On a process level, Men: Notes from an Ongoing Investigation is a successful essay collection. Kipnis is a fluid writer with an eye for the mot juste; she varies her sentence structures with grace; nothing she writes ever feels forced. If that sounds like faint praise, it’s because (alas) I have a lot of problems with the sentiments Kipnis expresses in her elegant prose. Here are the main three:
1) So. Much. Freud. Lady, you are aware that further work has been done in psychology since the mid-twentieth century? Kipnis’s references to Freud, Oedipal complexes, and psychosexual development are so numerous they would make an excellent drinking game condition, an idea I am sorry I have only come up with now because I would probably have enjoyed this book more if I had been a bit drunk for it.
Sometimes this leads to interesting insights — there’s a reason Freud’s giant shoulders are the ones everyone’s been standing on — but as a theoretical framework, it’s sharply limited, and you run up against the limits fairly quickly. The essay about Dale Peck and how his harsh reviews are his way of enacting the same abuse scenarios to which he was subject as a child is armchair psychology of the most simplistic variety.

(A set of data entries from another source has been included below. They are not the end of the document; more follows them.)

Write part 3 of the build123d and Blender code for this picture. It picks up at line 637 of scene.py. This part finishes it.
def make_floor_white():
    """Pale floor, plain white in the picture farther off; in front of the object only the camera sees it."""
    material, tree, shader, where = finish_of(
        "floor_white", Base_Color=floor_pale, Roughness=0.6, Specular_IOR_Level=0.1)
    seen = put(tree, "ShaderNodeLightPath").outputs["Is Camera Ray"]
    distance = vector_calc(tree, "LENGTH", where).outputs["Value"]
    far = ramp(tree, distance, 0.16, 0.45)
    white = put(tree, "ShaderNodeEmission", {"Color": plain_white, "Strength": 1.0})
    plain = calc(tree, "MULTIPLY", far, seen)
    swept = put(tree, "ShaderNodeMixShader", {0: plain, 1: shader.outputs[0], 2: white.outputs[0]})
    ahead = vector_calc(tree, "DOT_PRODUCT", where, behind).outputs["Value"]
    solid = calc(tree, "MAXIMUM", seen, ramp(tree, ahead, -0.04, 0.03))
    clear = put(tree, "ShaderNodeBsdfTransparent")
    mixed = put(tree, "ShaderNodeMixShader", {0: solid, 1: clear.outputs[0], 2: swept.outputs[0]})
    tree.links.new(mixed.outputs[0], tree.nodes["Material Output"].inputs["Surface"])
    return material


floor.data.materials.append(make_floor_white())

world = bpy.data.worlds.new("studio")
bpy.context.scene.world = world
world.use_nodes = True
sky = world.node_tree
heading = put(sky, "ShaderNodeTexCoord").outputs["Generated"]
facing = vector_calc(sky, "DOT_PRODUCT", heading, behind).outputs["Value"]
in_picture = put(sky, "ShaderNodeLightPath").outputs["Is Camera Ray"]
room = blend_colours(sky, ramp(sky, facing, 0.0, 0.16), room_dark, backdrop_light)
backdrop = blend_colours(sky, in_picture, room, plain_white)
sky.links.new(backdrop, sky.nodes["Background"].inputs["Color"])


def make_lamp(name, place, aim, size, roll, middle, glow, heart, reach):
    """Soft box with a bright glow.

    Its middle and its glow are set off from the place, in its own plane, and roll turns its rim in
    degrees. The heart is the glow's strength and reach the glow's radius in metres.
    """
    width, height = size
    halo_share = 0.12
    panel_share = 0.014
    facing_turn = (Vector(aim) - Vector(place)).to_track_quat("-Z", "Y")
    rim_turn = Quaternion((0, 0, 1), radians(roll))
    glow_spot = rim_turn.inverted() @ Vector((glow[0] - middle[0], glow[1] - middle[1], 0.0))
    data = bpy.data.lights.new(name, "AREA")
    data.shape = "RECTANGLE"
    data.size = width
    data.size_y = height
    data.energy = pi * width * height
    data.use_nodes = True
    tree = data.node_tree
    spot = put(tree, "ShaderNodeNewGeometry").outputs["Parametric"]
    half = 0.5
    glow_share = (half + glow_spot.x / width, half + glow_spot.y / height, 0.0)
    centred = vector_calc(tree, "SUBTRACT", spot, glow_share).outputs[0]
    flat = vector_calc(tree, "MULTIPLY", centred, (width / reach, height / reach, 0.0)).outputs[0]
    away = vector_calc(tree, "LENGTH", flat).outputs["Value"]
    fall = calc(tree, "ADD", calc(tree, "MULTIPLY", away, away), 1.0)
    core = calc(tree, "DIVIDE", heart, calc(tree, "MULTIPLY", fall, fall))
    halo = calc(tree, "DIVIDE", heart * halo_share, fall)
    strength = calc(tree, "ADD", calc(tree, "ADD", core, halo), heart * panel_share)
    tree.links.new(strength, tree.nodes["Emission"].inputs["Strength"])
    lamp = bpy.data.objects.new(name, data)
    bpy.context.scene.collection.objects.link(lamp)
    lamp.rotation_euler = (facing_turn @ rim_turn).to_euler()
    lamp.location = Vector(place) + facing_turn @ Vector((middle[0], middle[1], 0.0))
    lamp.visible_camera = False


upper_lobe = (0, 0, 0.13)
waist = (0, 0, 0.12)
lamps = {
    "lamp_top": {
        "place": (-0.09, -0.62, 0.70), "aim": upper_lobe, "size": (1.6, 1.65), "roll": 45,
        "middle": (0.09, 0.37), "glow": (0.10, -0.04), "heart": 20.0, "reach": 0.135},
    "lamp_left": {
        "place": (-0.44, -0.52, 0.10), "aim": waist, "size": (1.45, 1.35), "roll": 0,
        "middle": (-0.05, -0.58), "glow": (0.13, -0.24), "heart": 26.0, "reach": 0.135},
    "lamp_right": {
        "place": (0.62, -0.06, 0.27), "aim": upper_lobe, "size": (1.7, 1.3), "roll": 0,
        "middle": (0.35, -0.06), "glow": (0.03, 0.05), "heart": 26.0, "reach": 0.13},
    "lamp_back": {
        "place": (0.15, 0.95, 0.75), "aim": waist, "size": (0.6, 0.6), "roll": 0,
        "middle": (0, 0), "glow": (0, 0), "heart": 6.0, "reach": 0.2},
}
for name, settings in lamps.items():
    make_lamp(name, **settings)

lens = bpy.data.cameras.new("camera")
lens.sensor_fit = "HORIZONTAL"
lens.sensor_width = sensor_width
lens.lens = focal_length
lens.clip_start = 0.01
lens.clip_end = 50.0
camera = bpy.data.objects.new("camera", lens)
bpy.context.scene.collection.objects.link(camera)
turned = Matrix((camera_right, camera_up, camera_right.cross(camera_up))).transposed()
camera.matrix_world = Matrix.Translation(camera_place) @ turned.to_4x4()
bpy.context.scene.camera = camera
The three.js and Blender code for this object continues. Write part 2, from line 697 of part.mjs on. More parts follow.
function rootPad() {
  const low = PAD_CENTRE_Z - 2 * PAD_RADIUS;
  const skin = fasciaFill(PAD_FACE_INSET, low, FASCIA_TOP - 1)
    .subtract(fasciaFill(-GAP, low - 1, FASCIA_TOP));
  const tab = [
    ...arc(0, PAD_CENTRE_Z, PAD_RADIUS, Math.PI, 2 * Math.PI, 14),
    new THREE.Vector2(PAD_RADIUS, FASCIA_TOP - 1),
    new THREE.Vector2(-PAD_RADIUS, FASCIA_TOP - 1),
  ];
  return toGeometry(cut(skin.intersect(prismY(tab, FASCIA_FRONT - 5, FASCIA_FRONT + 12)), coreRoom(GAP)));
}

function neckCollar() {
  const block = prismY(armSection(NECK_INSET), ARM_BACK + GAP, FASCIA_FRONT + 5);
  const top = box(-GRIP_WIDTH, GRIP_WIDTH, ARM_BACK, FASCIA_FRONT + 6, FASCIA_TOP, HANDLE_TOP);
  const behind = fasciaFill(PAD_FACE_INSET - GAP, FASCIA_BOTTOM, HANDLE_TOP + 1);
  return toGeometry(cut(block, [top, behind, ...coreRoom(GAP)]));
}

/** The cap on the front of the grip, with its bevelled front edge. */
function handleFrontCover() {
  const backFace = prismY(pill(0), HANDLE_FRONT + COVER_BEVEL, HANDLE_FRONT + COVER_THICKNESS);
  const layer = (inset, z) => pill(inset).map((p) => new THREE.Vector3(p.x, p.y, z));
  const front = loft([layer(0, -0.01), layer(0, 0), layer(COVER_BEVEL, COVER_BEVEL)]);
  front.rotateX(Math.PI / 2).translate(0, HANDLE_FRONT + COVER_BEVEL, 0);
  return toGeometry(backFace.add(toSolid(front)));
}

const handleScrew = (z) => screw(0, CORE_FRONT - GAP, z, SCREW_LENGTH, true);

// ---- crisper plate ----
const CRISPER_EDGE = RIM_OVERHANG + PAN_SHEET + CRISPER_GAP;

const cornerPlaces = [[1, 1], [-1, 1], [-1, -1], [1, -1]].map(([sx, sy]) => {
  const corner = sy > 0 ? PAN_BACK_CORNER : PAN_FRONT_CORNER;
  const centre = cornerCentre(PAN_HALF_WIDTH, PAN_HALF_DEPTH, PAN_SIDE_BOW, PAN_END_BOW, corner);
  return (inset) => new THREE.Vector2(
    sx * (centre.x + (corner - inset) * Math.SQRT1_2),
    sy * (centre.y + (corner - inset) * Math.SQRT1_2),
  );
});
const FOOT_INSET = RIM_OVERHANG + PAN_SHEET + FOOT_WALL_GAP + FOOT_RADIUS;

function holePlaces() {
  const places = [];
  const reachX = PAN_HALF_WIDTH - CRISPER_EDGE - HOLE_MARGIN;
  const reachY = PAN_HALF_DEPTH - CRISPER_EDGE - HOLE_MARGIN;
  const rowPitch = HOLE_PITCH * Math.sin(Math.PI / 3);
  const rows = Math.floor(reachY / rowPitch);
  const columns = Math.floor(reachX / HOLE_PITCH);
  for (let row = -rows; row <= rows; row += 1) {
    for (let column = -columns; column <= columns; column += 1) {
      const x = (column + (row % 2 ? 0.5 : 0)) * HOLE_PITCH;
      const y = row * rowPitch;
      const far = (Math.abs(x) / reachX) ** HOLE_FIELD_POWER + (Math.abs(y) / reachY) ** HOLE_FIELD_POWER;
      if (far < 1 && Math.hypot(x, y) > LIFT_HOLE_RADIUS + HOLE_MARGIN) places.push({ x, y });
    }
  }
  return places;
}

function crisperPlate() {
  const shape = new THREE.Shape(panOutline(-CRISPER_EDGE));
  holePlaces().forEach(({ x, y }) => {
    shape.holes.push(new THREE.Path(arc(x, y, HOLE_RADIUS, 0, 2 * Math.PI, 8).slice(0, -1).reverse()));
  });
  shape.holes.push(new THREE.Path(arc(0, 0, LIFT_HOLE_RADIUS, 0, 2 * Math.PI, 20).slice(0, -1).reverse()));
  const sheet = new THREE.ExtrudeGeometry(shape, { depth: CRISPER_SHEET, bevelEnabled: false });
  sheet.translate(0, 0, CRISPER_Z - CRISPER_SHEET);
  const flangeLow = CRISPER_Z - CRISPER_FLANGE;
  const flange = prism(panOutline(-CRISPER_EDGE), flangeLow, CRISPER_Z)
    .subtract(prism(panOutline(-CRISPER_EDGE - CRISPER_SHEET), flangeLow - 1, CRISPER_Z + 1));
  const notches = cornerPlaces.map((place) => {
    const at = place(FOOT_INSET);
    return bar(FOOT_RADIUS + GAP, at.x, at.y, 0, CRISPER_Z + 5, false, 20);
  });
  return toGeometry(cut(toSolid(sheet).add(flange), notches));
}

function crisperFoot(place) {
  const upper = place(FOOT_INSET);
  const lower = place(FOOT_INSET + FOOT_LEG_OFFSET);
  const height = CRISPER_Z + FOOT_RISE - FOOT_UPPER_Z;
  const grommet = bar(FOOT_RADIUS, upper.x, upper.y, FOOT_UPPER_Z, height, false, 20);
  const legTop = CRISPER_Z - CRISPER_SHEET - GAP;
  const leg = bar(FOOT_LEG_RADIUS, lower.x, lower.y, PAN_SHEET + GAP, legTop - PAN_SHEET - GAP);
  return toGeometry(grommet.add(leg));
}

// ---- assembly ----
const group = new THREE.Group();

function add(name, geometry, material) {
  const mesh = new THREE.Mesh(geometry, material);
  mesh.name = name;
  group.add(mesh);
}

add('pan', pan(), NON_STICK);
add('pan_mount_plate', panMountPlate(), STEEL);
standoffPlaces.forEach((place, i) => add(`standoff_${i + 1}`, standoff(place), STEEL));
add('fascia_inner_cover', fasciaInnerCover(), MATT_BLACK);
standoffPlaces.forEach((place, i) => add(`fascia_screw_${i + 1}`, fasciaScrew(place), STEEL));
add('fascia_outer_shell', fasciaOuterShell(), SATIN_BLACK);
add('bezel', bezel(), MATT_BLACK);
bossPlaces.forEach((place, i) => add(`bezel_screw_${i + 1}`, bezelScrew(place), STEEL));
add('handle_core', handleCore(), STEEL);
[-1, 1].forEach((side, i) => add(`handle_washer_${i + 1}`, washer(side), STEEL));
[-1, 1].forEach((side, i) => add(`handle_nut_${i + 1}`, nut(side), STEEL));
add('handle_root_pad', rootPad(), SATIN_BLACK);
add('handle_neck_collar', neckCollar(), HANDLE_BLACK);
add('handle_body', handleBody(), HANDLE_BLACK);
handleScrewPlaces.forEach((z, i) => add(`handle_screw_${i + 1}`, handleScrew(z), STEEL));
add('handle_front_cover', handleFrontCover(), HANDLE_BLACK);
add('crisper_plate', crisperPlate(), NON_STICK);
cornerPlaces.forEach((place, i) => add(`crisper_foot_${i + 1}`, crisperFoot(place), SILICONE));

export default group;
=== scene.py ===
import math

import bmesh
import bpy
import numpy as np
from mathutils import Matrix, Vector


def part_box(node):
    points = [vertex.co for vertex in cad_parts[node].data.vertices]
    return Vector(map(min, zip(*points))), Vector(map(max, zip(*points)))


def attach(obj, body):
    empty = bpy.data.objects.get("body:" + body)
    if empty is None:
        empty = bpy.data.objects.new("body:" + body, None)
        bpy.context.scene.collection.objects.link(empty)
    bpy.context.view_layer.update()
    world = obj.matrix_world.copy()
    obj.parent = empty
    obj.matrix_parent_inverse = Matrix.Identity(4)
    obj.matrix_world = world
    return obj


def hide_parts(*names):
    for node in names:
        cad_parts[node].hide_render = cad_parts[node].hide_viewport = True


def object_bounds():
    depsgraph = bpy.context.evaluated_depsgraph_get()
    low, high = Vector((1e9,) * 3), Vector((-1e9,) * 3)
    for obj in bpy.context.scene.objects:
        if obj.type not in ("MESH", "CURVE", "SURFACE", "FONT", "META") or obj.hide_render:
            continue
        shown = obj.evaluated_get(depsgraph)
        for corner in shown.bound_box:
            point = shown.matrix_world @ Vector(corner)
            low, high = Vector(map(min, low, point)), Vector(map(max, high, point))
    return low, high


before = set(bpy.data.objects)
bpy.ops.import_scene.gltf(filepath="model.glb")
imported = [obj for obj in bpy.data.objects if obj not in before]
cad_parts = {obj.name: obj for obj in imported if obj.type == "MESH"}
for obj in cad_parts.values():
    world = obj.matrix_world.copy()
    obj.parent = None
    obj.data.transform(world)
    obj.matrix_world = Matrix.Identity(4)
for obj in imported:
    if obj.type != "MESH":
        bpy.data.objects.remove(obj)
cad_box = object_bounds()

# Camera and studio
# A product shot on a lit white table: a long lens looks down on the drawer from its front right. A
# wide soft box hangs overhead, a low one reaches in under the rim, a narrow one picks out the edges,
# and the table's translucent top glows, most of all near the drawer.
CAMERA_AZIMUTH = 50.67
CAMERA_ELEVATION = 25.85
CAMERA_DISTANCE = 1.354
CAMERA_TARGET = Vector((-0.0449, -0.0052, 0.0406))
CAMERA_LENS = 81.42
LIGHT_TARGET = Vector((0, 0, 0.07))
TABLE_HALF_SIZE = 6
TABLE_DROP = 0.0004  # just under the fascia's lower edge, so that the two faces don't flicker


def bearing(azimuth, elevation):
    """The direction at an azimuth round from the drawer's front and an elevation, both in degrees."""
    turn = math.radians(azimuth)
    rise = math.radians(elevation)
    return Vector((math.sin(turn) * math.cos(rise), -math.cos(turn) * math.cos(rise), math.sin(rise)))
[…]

2) Perhaps this is my own limitation, but Kipnis doesn’t seem to be in conversation with much of modern feminism. She does have an essay about outrage culture (framed as a cutesy confession of her own tendencies to moral relativism, gag), but it’s mostly about something else, and in a later essay she says this:
Yes, Dworkin reads like a stampeding dinosaur in our era of bouncy pro-sex post-feminism. Feminist anger isn’t exactly in fashion at the moment: these days, women just direct their anger inward, or carp at individual men, typically their hapless husbands and boyfriends.
Er. What now? There is certainly a strand of bouncy post-sex writing, but — like, Amanda Marcotte, Roxane Gay, Jessica Valenti, Anita Sarkeesian, Mychal Denzel Smith, Lindy West, Jamia Wilson? I’m not even trying hard to think of names of fashionable feminist writers who regularly express anger about feminist issues.
3) Kipnis has an air of being above the fray when it comes to many of the issues that occupy feminist writers and thinkers. Since she’s written this book, it’s clear that she isn’t above the fray; but she gives the impression that she is far too cool for your petty problems. Her reaction to crappy behavior (whether it’s Norman Mailer being a shit or Harold Bloom hitting on students) is frequently along the lines of “How can you be mad at them when all they want is attention? I just find it rather endearing!”
Well. Neat? I guess? That you feel that way? But that sort of reaction elides and perpetuates the troublesome power dynamics at play. It tells the people who are bothered that they are wrong to be. And it tells the people doing the bothering that they are okay to continue behaving that way, as everyone will just chuckle indulgently. And that, my friends, is how we all end up jumping over missing stairs.
To return to the Harold Bloom example, Kipnis has a lengthy essay about the absurdity of sexual harassment policies at universities. Much of her alarm over these policies feels like received wisdom, given that she admits upon reading her own university’s guidelines that they are “far less prohibitive than other places I’d been hearing about” (where are these mythologically prohibitive universities?). She goes on for a while about how when she was in school everyone slept with their professors and they were totally happy about it, because actually the power was quite balanced: The students had the power of being young and beautiful and desirable, and the professors had the power of, you know, actual power over the students’ futures.
Kipnis feels that the tricky part of sexual harassment is that you don’t actually know until you have already groped the student whether that sexual advance is “unwanted” (prohibited in school guidelines). So what is a professor to do? Here’s one idea, just off the top of my head: perhaps professors could try the radical strategy of waiting until the class is over and grades are handed out, and then to hit on their students by saying “Now that class is over and grades are handed out, I wanted to tell you that I think you’re swell, and I would love to take you out for dinner sometime if you’re interested.” And if that is too much of an emotional challenge for the poor wee vulnerable bunnies in the professorial field, I submit that they perchance should find something else to do with their genitals.